Hydrogen production via high temperature water electrolysis technology
The share of renewable and sustainable energy power plants has been increasing for decades in order to reduce dependency on fossil fuels and to mitigate carbon dioxide emission. Neverthess, the intermittency and variability of such an energy system creates challenges for micro-grid operators. To reduce the stress on peak shaving, the development of efficient energy conversion/storage technologies is crucial.
The protonic ceramic electrochemical cell (PCEC) is a proton-conductor-based solid oxide cell that can serve in a reversible operation manner to store renewable energies using water electrolysis to produce hydrogen and then convert it back to electricity in fuel cell mode. The application of PCECs demonstrates the uniqueness of combining the bi-function of energy storage and distributed power generation by integrating PCEC and balance of the plant into one system. As significant advances have been made in solid state proton conductors and related electrochemical cells (fuel cells and electrolzyers) in the past decade, PCEC represents a promising technology for the purpose of achieving low-cost energy storage and conversion at reduced temperatures by offering attracting advantages such as high efficiency, longer system durability, and less expensive materials.

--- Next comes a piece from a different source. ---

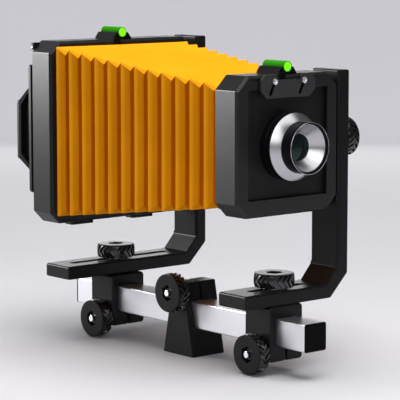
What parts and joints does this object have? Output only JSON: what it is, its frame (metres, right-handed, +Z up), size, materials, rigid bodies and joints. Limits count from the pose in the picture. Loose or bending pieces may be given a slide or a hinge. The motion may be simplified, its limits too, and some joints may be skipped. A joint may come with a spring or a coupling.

We are currently funded by DOE EERE Hydrogen and Fuel Cell Technology Office to focus on materials R&D and interface engineered P-SOEC stack development for promoting technology maturity for low-cost hydrogen production.
See more details: https://www.energy.gov/eere/fuelcells/bipartisan-infrastructure-law-clean-hydrogen-electrolysis-manufacturing-and-0
Electron-to-Molecule (E2M): electrocatalysis, catalyst design, system integration, interfaces
We work on chemical processing of dehydrogenating natural gas (methane or ethane) to ethylene or aromatics molecule in thermochemical or electrochemical approach. The cheap natural gas can be effectively converted to higher value added molecules as building block materials for industry. We focus on the development of catalysts or electrocatalysts, integration, optimization for delivering efficient and durable chemical processing.
The hydrogen as co-product gas can be also utilized for electricity generation. Therefore, we can co-generate chemicals and electricity at the same time in one single device to further enhance economic feasibility of the technology.
We have active DOE project with Kansas State University working on this topic.
Electrochemical Carbon-Dioxide Conversion to Chemicals
There is a significant opportunity for the United States chemicals industry to decarbonize and impact global carbon emissions. The chemicals sector consumes the most energy and emits the most carbon in manufacturing, accounting for an estimated 8,619 trillion British thermal units (TBtu) of primary energy consumption and an associated 332 million metric tons of carbon dioxide equivalent greenhouse gas (GHG) emissions. As nuclear plants provide high-quality renewable electrons and heat, a more sustainable chemistry pathway can be developed by integrating these energies into electrochemical CO2 reduction system to produce high-value chemical product, which can be transported easily for using as fuel or intermediates of many industrial chemicals.
We have an active project to work with Idaho National Laboratory to work on integrating electrode-catalyst one-body high-entropy alloy cluster with a dual-purpose electrolyte-steam electrode backbone to form a heterogeneous structure for methanol synthesis with CO2 and water as feedstock.
Electrolyte development for P-SOEC technology
Proton conducting electrolyte with high conductivity and stability is critical for developing highly durable water-splitting technology.
We are having a project with Idaho National Laboratory to work on exploring new compositions for electrolyte development.